---- Data for the task

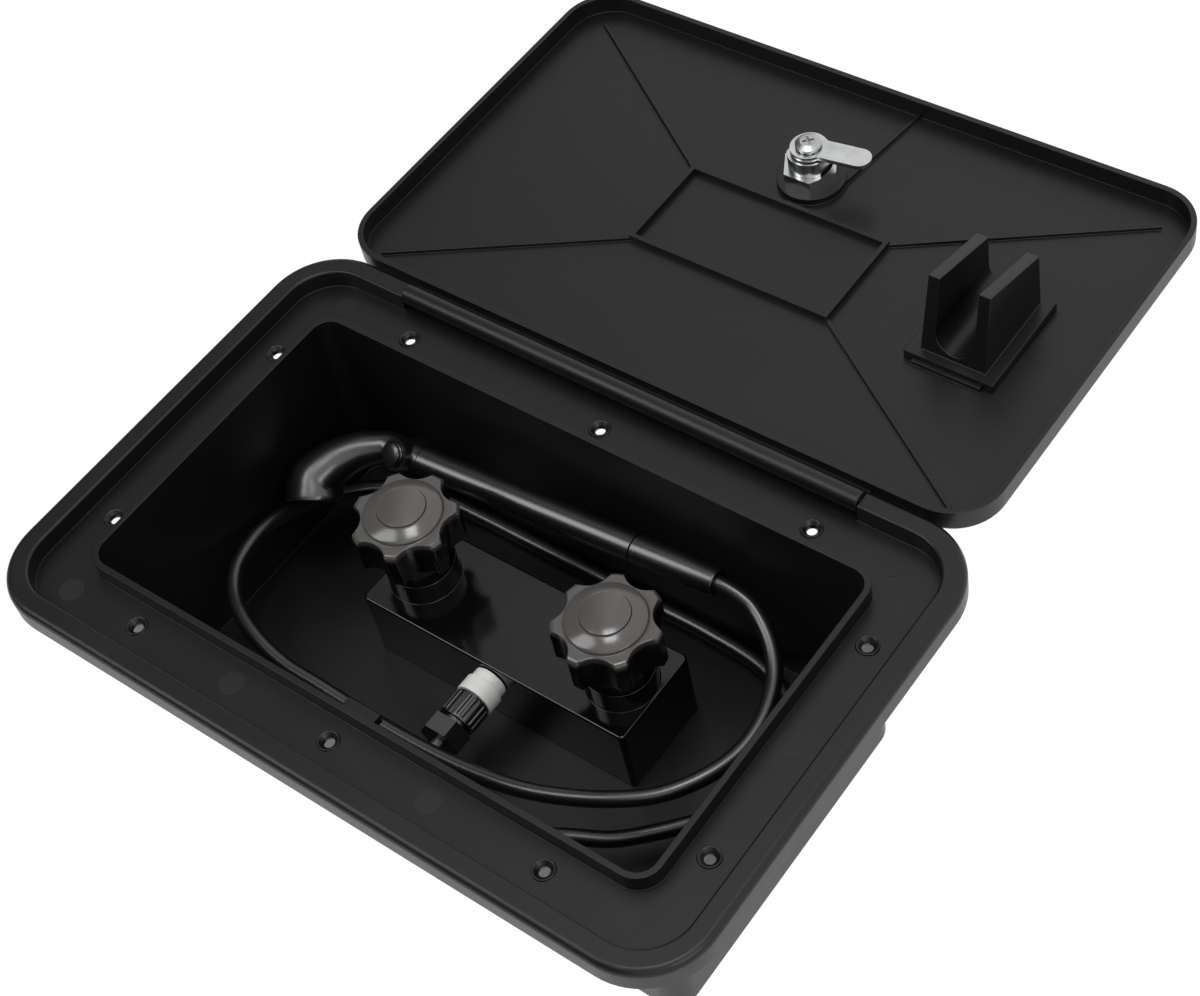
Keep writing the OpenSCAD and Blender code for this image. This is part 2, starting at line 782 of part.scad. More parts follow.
module faucet_body() {
    color(gloss_black)
    difference() {
        union() {
            translate([0, faucet_y, floor_z])
                linear_extrude(block_h - block_round)
                    rounded_rect(block_w, block_d, block_r);
            translate([0, faucet_y, block_top - block_round - cut])
                linear_extrude(block_round + cut)
                    rounded_rect(block_w - 2 * block_round, block_d - 2 * block_round,
                                 block_r - block_round);
            translate([0, faucet_y, block_top])
                ring_sweep(block_w, block_d, block_r) block_edge_profile();
            for (side = [-1, 1])
                at_valve(side) {
                    translate([0, 0, block_top - cut]) cylinder(d = tower_d, h = tower_h + cut);
                    translate([0, 0, floor_z - wall_t - shank_len])
                        cylinder(d = shank_d, h = shank_len + wall_t + cut);
                    translate([0, 0, nut_top - shank_nut_h - 1 - shank_cone_h])
                        cylinder(d1 = shank_d, d2 = shank_root_d, h = shank_cone_h);
                    translate([0, 0, nut_top - shank_nut_h - 1])
                        cylinder(d = shank_root_d, h = floor_z + cut - nut_top + shank_nut_h + 1);
                }
            on_outlet(block_front + 2) cylinder(d = neck_d, h = spout_l + 2);
        }
        for (side = [-1, 1])
            at_valve(side) {
                translate([0, 0, valve_floor]) cylinder(d = valve_d, h = tower_top - valve_floor + cut);
                translate([0, 0, floor_z + 4]) cylinder(d = water_d, h = valve_floor - floor_z);
                translate([0, 0, floor_z - wall_t - shank_len - cut])
                    cylinder(d = shank_d - 7, h = shank_len + wall_t + 5 + cut);
            }
        // mixing passage between the valves, and the way out
        translate([0, faucet_y, outlet_z])
            rotate([0, 90, 0])
                cylinder(d = water_d, h = valve_pitch, center = true);
        on_outlet(faucet_y) cylinder(d = water_d, h = block_d / 2 + spout_l + cut);
    }
}

module shank_seals() {
    color(rubber_black)
    for (side = [-1, 1])
        at_valve(side)
            translate([0, 0, nut_top])
                difference() {
                    cylinder(d = shank_seal_d, h = shank_seal_t);
                    translate([0, 0, -cut])
                        cylinder(d = shank_root_d + 2 * fit_clear, h = shank_seal_t + 2 * cut);
                }
}

module shank_nuts() {
    color(satin_black)
    for (side = [-1, 1])
        at_valve(side)
            translate([0, 0, nut_top - shank_nut_h])
                difference() {
                    hex(shank_nut_af, shank_nut_h);
                    translate([0, 0, -cut])
                        cylinder(d = shank_root_d + 2 * fit_clear, h = shank_nut_h + 2 * cut);
                }
}

module valve_bonnets() {
    thread_l = 14;
    color(satin_black)
    for (side = [-1, 1])
        at_valve(side)
            difference() {
                union() {
                    translate([0, 0, tower_top - thread_l]) cylinder(d = valve_d, h = thread_l);
                    translate([0, 0, tower_top]) hex(bonnet_af, bonnet_hex_h);
                    translate([0, 0, tower_top + bonnet_hex_h - cut])
                        cylinder(d = bonnet_af - 5, h = bonnet_top - tower_top - bonnet_hex_h + cut);
                }
                translate([0, 0, tower_top - thread_l - cut])
                    cylinder(d = stem_d + 2 * run_clear, h = thread_l + bonnet_hex_h + 5);
                // groove of the stem seal
                translate([0, 0, tower_top - 2])
                    cylinder(d = stem_d + 4, h = 2.2);
            }
}

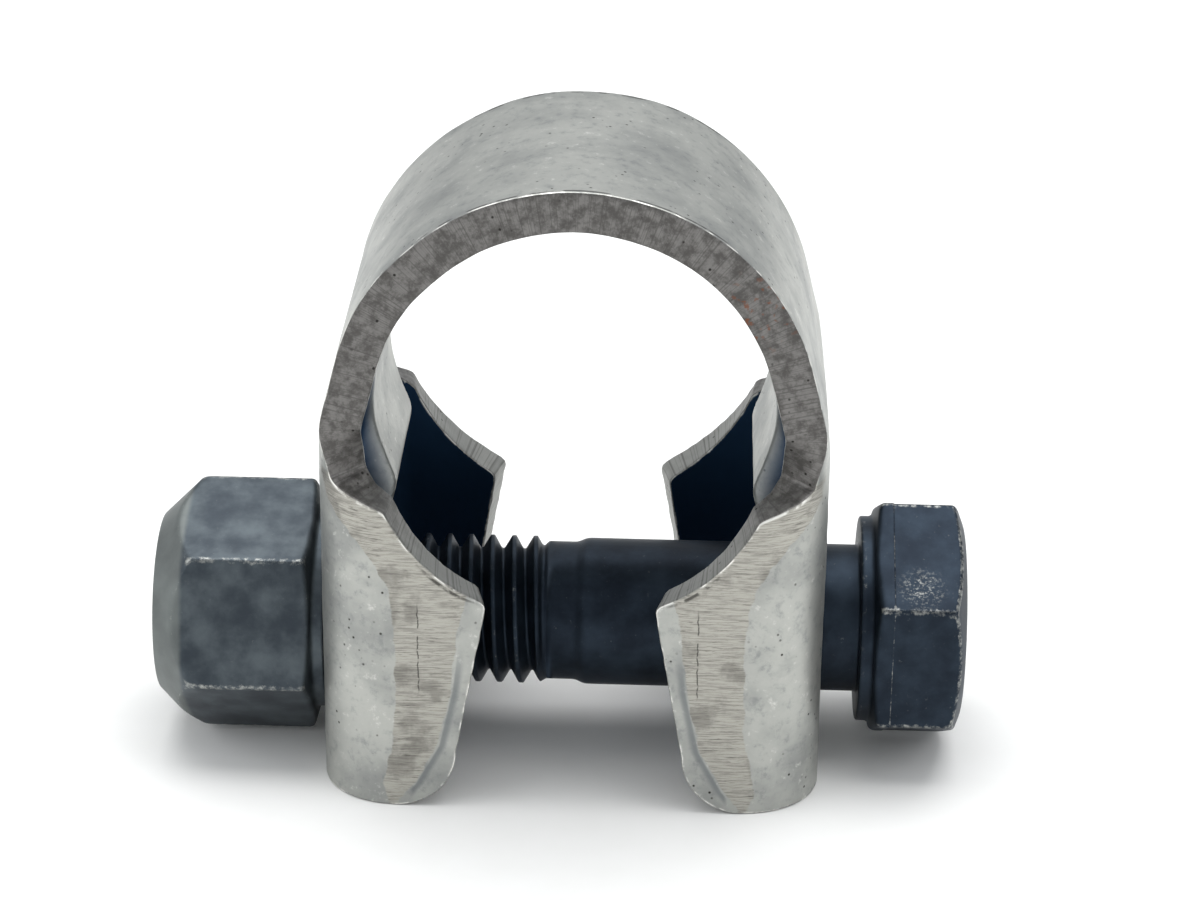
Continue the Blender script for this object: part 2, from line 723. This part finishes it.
    def stations(self) -> np.ndarray:
        """Lists the rows of the mesh, close together at the shoulders and the bottom corners."""
        s, end = self.shoulder_at, self.end_at - self.rim_radius
        turn = np.linspace(0, math.pi / 2, 17)
        low = self.bottom_radius - self.rim_radius
        parts = [
            np.linspace(0, s - 1.5, 64),
            np.linspace(s - 1.5, s + 4.5, 64),
            np.linspace(s + 4.5, s + 12.0, 30),
            np.linspace(s + 12.0, end - low, 26),
            end - low + low * np.sin(turn),
        ]
        half = np.unique(np.round(np.concatenate(parts), 5))
        return np.concatenate([-half[:0:-1], half])

    def ground_patch(self, points: np.ndarray) -> np.ndarray:
        """Gives how far points are inside the ground patches on the flanges, in mm."""
        x, y, z = np.abs(points[..., 0]), np.abs(points[..., 1]), points[..., 2]
        heights = np.array([-32.0, -30.5, -27.0, -22.0, -16.0, -13.0, -11.0, -9.0, -7.0, -5.0])
        outer = np.array([14.2, 14.6, 13.9, 13.6, 13.6, 14.2, 15.3, 17.0, 18.9, 19.4])
        inner = np.array([13.4, 12.2, 10.3, 9.2, 8.5, 7.6, 7.0, 7.0, 7.0, 7.0])
        inside = np.minimum(np.interp(z, heights, outer) - x, x - np.interp(z, heights, inner))
        inside = np.minimum(inside, -4.6 - z)
        return np.clip(np.where(y > 9.0, inside, -2.0), -2.0, 2.0)

    def rim(
        self, draft: MeshDraft, along: np.ndarray, across: np.ndarray,
        top: np.ndarray, under: np.ndarray,
    ) -> None:
        """Closes the blank's edge, rounded at both faces, from the outer grid to the inner one.

        Args:
            draft: the mesh being made.
            along: the edge points' place along the strip, in order round a closed loop.
            across: their place across it.
            top: the same points' numbers on the outer face.
            under: their numbers on the inner face.
        """
        run_a = np.roll(along, -1) - np.roll(along, 1)
        run_c = np.roll(across, -1) - np.roll(across, 1)
        length = np.hypot(run_a, run_c)
        out_a, out_c = run_c / length, -run_a / length
        r, t = self.rim_radius, self.thickness
        turn = np.linspace(0, math.pi / 2, 5)[1:]
        steps = [(r * math.sin(a), r * (1 - math.cos(a)), math.sin(a)) for a in turn]
        steps += [(r, d, 1.0) for d in np.linspace(r, t - r, 10)[1:-1]]
        steps += [(r * math.sin(a), t - r * (1 - math.cos(a)), math.sin(a)) for a in turn[::-1]]
        rows = [top]
        for out, depth, cut in steps:
            seat = np.stack([along, across, np.full_like(along, depth)], axis=-1)
            tear = ripple(seat, 1.6, 8) * 0.025 * cut
            a, c = along + out_a * (out - tear - 0.02 * cut), across + out_c * (out - tear - 0.02 * cut)
            points = self.place(a, c, np.full_like(along, depth))
            marks = {
                Mark.ALONG: along, Mark.SHEAR: cut, Mark.GROUND: self.ground_patch(points),
                Mark.INSIDE: 0.0, Mark.RIM: 0.0,
            }
            rows.append(draft.add(points, marks))
        rows.append(under)
        grid = np.stack(rows)
        draft.skin(np.concatenate([grid, grid[:, :1]], axis=1))

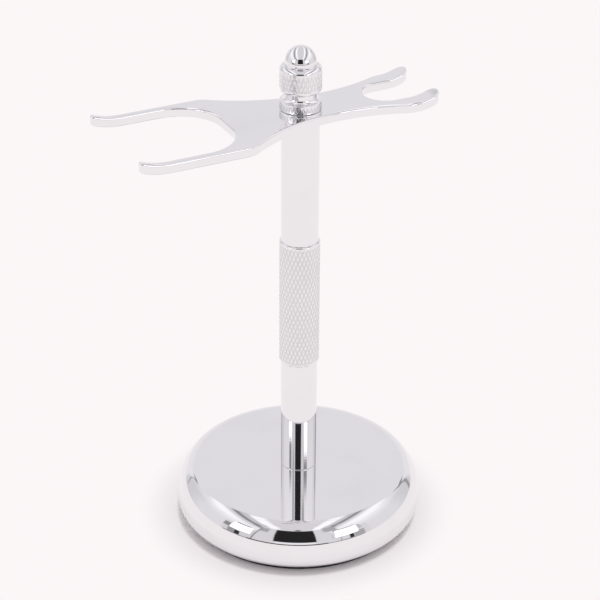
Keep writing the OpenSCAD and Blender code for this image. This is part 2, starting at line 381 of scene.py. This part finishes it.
def base_cover(look):
    """The cover: a flat top, a band of two arcs that meet in a tangent, an upright side and a
    rounded foot, hollow underneath."""
    low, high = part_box("base_shell")
    radius, foot, top = high.x, low.z, high.z
    drop = EDGE_HEIGHT - TOP_ROUND
    side_r = (EDGE_WIDTH ** 2 + drop ** 2 - TOP_ROUND ** 2) / (2 * (EDGE_WIDTH - TOP_ROUND))
    top_c = (radius - EDGE_WIDTH, top - TOP_ROUND)
    side_c = (radius - side_r, top - EDGE_HEIGHT)
    join = math.degrees(math.atan2(top_c[1] - side_c[1], top_c[0] - side_c[0]))
    wall = radius - COVER_WALL
    ceiling = top - COVER_TOP
    shoulder = foot + CAVITY_SIDE * (ceiling - foot)
    rows = outline([
        (wall, foot, SMALL_ROUND),
        arc(radius - FOOT_ROUND, foot + FOOT_ROUND, FOOT_ROUND, -90, 0, 3.0),
        arc(*side_c, side_r, 0, join, 2.0),
        arc(*top_c, TOP_ROUND, join, 90, 2.0),
        (BOLT_HOLE_R, top, SMALL_ROUND),
        (BOLT_HOLE_R, ceiling, SMALL_ROUND),
        (wall - CAVITY_CONE, ceiling, SMALL_ROUND),
        (wall, shoulder, SMALL_ROUND),
    ], closed=True)
    obj = turned("base_cover", rows, COVER_COLUMNS, closed=True)
    fit(obj, "stand", "base_shell", look)


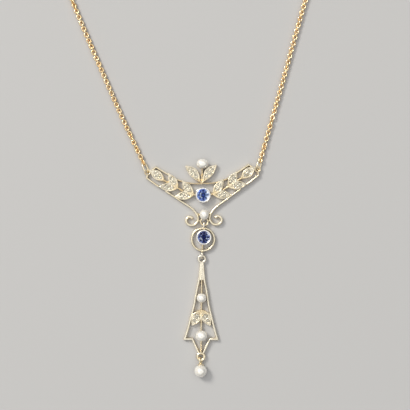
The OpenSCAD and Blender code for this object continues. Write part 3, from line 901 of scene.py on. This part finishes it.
def wing(piece, move):
    """One side of the panel: its rails, stems, scroll, leaves and eye."""
    # The upper rail and the stems get painted shade, as they lie low between the leaves
    rail(piece, spline(UPPER_RAIL, 6), THIN_RAIL_W, RAIL_H, move, warm=0.75, shade_and_matt=0.6)
    rail(piece, UPPER_END_RAIL, RAIL_W, RAIL_H, move, warm=0.1)
    rail(piece, END_BAR, RAIL_W, RAIL_H, move, warm=0.15)
    rail(piece, LOWER_RAIL, RAIL_W, RAIL_H, move, warm=0.1)
    for stem in STEMS:
        rail(piece, stem, STEM_W, RAIL_H, move, warm=0.8, shade_and_matt=0.5)
    line = spline(SCROLL, 8)
    rail(piece, line, np.interp(np.linspace(0, 1, len(line)), *SCROLL_WIDTHS), RAIL_H, move)
    rail_end(piece, line[-1], SCROLL_END_D, RAIL_H, move)
    rail(piece, SOLDER_BAR, SOLDER_BAR_W, LINK_Z, move, warm=0.3)
    for row in WING_LEAVES:
        leaf(piece, row, move)
    ring(piece, (EYE_D - EYE_WIRE) / 2, EYE_WIRE, move @ shift(*EYE_AT, LINK_Z), warm=0.4)


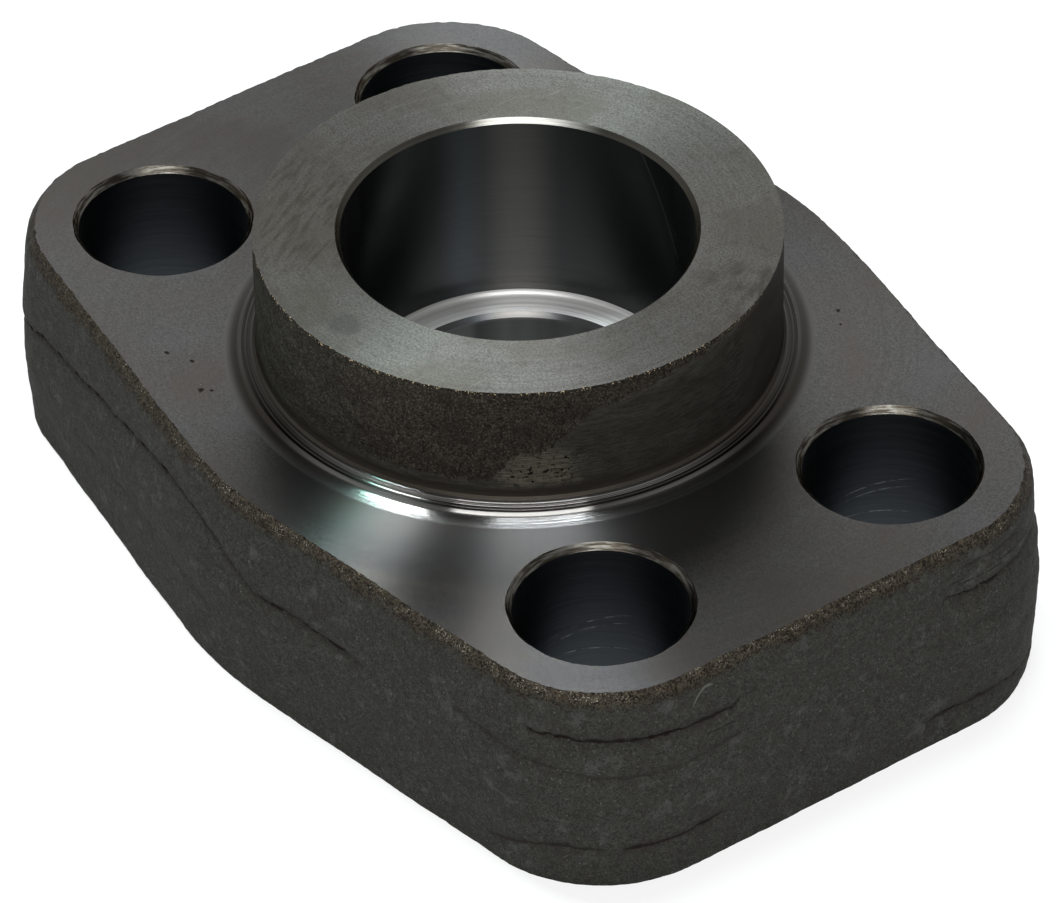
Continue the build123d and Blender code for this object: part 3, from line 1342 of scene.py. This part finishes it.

--------

§ **Exercise**:
Transcribe exactly, and only, the lines beginning at the line containing "Continue the Blender" and ending at the line containing "the inner one.", both inclusive.

§ **Answer for this exercise**:
Continue the Blender script for this object: part 2, from line 723. This part finishes it.
    def stations(self) -> np.ndarray:
        """Lists the rows of the mesh, close together at the shoulders and the bottom corners."""
        s, end = self.shoulder_at, self.end_at - self.rim_radius
        turn = np.linspace(0, math.pi / 2, 17)
        low = self.bottom_radius - self.rim_radius
        parts = [
            np.linspace(0, s - 1.5, 64),
            np.linspace(s - 1.5, s + 4.5, 64),
            np.linspace(s + 4.5, s + 12.0, 30),
            np.linspace(s + 12.0, end - low, 26),
            end - low + low * np.sin(turn),
        ]
        half = np.unique(np.round(np.concatenate(parts), 5))
        return np.concatenate([-half[:0:-1], half])

    def ground_patch(self, points: np.ndarray) -> np.ndarray:
        """Gives how far points are inside the ground patches on the flanges, in mm."""
        x, y, z = np.abs(points[..., 0]), np.abs(points[..., 1]), points[..., 2]
        heights = np.array([-32.0, -30.5, -27.0, -22.0, -16.0, -13.0, -11.0, -9.0, -7.0, -5.0])
        outer = np.array([14.2, 14.6, 13.9, 13.6, 13.6, 14.2, 15.3, 17.0, 18.9, 19.4])
        inner = np.array([13.4, 12.2, 10.3, 9.2, 8.5, 7.6, 7.0, 7.0, 7.0, 7.0])
        inside = np.minimum(np.interp(z, heights, outer) - x, x - np.interp(z, heights, inner))
        inside = np.minimum(inside, -4.6 - z)
        return np.clip(np.where(y > 9.0, inside, -2.0), -2.0, 2.0)

    def rim(
        self, draft: MeshDraft, along: np.ndarray, across: np.ndarray,
        top: np.ndarray, under: np.ndarray,
    ) -> None:
        """Closes the blank's edge, rounded at both faces, from the outer grid to the inner one.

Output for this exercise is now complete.